== What is expected ==
What is needed is an exact copy of the lines from the one containing "obj.matrix_parent_inverse = Matrix.Identity(4)" to the one containing "FLOOR_SIZE = 12.0", both lines included, and no other lines.

== Available data ==

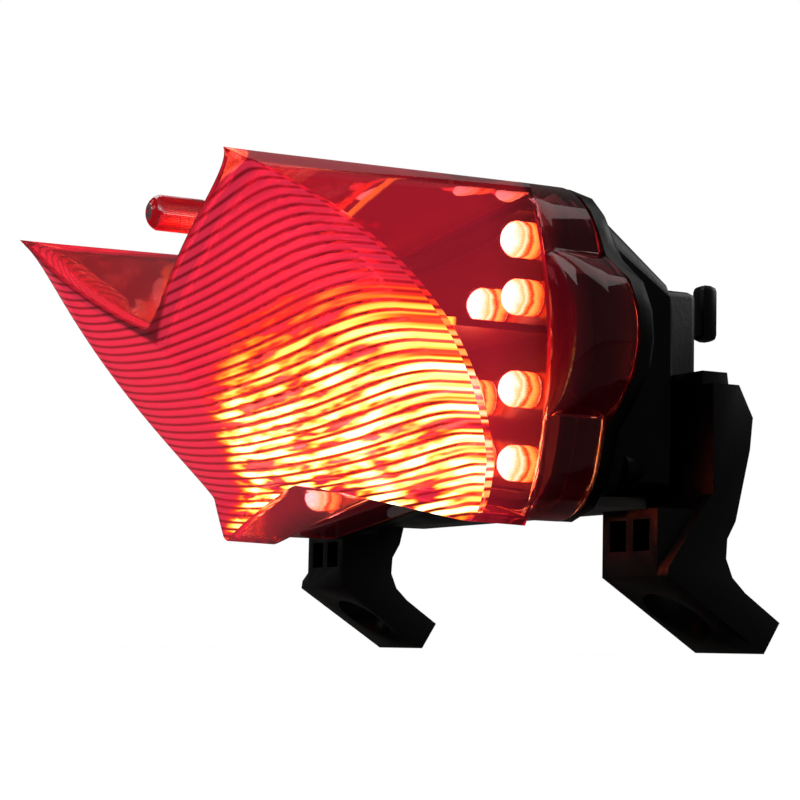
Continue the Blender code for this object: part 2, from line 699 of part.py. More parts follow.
def make_screws():
    for n, (x, z) in enumerate(board_screw_places(), 1):
        make_screw(f"board_screw_{n}", (x, CARRIER_REAR - 0.3 * MM, z), 11.0 * MM, False)
    for side, name in ((-1, "left"), (1, "right")):
        for n, (x, z) in enumerate(LEG_SCREWS, 1):
            make_screw(f"{name}_leg_screw_{n}", (side * x, REAR + 91.3 * MM, z), 11.0 * MM, True)


clear_scene()
PARTS = collection("tail_light")
HELPERS = collection("cutters", helper=True)
RED_LENS = material("red lens", (0.62, 0.008, 0.02), 0.06, transmission=0.9)
BLACK_ABS = material("black ABS", (0.012, 0.006, 0.007), 0.42)
SEAL_RUBBER = material("seal rubber", (0.015, 0.015, 0.015), 0.8)
WHITE_PLASTIC = material("white reflector plastic", (0.75, 0.72, 0.7), 0.35)
GREEN_BOARD = material("circuit board", (0.02, 0.16, 0.06), 0.45)
LED_RESIN = material("lit LED", (1.0, 0.55, 0.2), 0.1, glow=4.0)
RESISTOR_BLUE = material("resistor coating", (0.1, 0.32, 0.5), 0.4)
ZINC = material("zinc plated steel", (0.62, 0.62, 0.6), 0.32, metallic=1.0)

make_lens()
make_seal()
make_housing()
make_inlet()
make_leg("left_leg", -1)
make_leg("right_leg", 1)
make_carrier()
make_board()
make_leds()
make_resistors()
make_screws()
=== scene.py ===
"""Looks of an LED tail light for a motorcycle: fluted red lens, black housing, two mounting legs, lit LEDs.

Frame: X across the bike, Y towards its front, Z up, in metres. The lens shines towards -Y.
"""
import math

import bmesh
import bpy
import numpy as np
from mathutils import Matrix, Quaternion, Vector


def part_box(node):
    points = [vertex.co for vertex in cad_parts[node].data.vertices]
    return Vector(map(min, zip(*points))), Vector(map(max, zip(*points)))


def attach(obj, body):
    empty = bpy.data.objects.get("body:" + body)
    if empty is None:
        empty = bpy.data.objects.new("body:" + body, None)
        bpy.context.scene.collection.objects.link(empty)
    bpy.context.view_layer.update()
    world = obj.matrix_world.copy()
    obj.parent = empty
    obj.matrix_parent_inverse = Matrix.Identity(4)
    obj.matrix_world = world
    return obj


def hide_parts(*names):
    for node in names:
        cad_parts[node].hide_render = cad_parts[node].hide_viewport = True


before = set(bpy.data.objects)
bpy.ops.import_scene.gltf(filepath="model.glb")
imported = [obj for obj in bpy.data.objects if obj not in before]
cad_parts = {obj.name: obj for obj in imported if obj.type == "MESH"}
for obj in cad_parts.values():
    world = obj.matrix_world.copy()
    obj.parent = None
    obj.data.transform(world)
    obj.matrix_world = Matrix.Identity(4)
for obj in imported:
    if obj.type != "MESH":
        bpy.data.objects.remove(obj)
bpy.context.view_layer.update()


# Camera: low behind the lamp's right side, looking slightly up at it, as a studio camera on a table edge.

camera_data = bpy.data.cameras.new("camera")
camera_data.lens = 103.5
camera_data.sensor_width = 36.0
camera_data.clip_start = 0.001
camera = bpy.data.objects.new("camera", camera_data)
bpy.context.scene.collection.objects.link(camera)
camera.location = (0.4, -0.1991, -0.0007)
CAMERA_AIM = Vector((0.048, -0.0139, 0.0427))
CAMERA_ROLL = math.radians(1.15)
level = (CAMERA_AIM - camera.location).to_track_quat("-Z", "Y")
camera.rotation_mode = "QUATERNION"
camera.rotation_quaternion = level @ Quaternion((0, 0, 1), CAMERA_ROLL)
bpy.context.scene.camera = camera


# Floor and studio: white paper under the soles, a white surround and three large soft lamps.
# The tail light is lit by its own LEDs, so the studio light on it is dim, and the paper and the surround
# are bright only where the camera sees them.

MM = 0.001
FLOOR_DROP = 1.2 * MM
FLOOR_SIZE = 12.0


def hex_colour(code):
    """An sRGB hex colour as linear RGBA."""
    channels = [int(code[n:n + 2], 16) / 255 for n in (1, 3, 5)]
    return (*[c / 12.92 if c <= 0.04045 else ((c + 0.055) / 1.055) ** 2.4 for c in channels], 1.0)


def add_node(tree, kind, settings, links):
    """Adds a node, sets its properties and sockets by name, and links sockets to what feeds them."""
    node = tree.nodes.new(kind)
    for key, value in settings.items():
        if key == "stops":
            ramp = node.color_ramp.elements
            while len(ramp) < len(value):
                ramp.new(0.5)
            for stop, (place, code) in zip(ramp, value):
                stop.position = place
                stop.color = hex_colour(code)
        elif isinstance(key, str) and hasattr(node, key):
            setattr(node, key, value)
        else:
            node.inputs[key].default_value = value
    for key, source in links.items():
        tree.links.new(source, node.inputs[key])
    return node


def new_material(name, shader_settings):
    """A material with one Principled shader, and the tree and shader to build on."""
    made = bpy.data.materials.new(name)
    made.use_nodes = True
    shader = made.node_tree.nodes["Principled BSDF"]
    for key, value in shader_settings.items():
        shader.inputs[key].default_value = value
    return made, made.node_tree, shader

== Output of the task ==
    obj.matrix_parent_inverse = Matrix.Identity(4)
    obj.matrix_world = world
    return obj


def hide_parts(*names):
    for node in names:
        cad_parts[node].hide_render = cad_parts[node].hide_viewport = True


before = set(bpy.data.objects)
bpy.ops.import_scene.gltf(filepath="model.glb")
imported = [obj for obj in bpy.data.objects if obj not in before]
cad_parts = {obj.name: obj for obj in imported if obj.type == "MESH"}
for obj in cad_parts.values():
    world = obj.matrix_world.copy()
    obj.parent = None
    obj.data.transform(world)
    obj.matrix_world = Matrix.Identity(4)
for obj in imported:
    if obj.type != "MESH":
        bpy.data.objects.remove(obj)
bpy.context.view_layer.update()


# Camera: low behind the lamp's right side, looking slightly up at it, as a studio camera on a table edge.

camera_data = bpy.data.cameras.new("camera")
camera_data.lens = 103.5
camera_data.sensor_width = 36.0
camera_data.clip_start = 0.001
camera = bpy.data.objects.new("camera", camera_data)
bpy.context.scene.collection.objects.link(camera)
camera.location = (0.4, -0.1991, -0.0007)
CAMERA_AIM = Vector((0.048, -0.0139, 0.0427))
CAMERA_ROLL = math.radians(1.15)
level = (CAMERA_AIM - camera.location).to_track_quat("-Z", "Y")
camera.rotation_mode = "QUATERNION"
camera.rotation_quaternion = level @ Quaternion((0, 0, 1), CAMERA_ROLL)
bpy.context.scene.camera = camera


# Floor and studio: white paper under the soles, a white surround and three large soft lamps.
# The tail light is lit by its own LEDs, so the studio light on it is dim, and the paper and the surround
# are bright only where the camera sees them.

MM = 0.001
FLOOR_DROP = 1.2 * MM
FLOOR_SIZE = 12.0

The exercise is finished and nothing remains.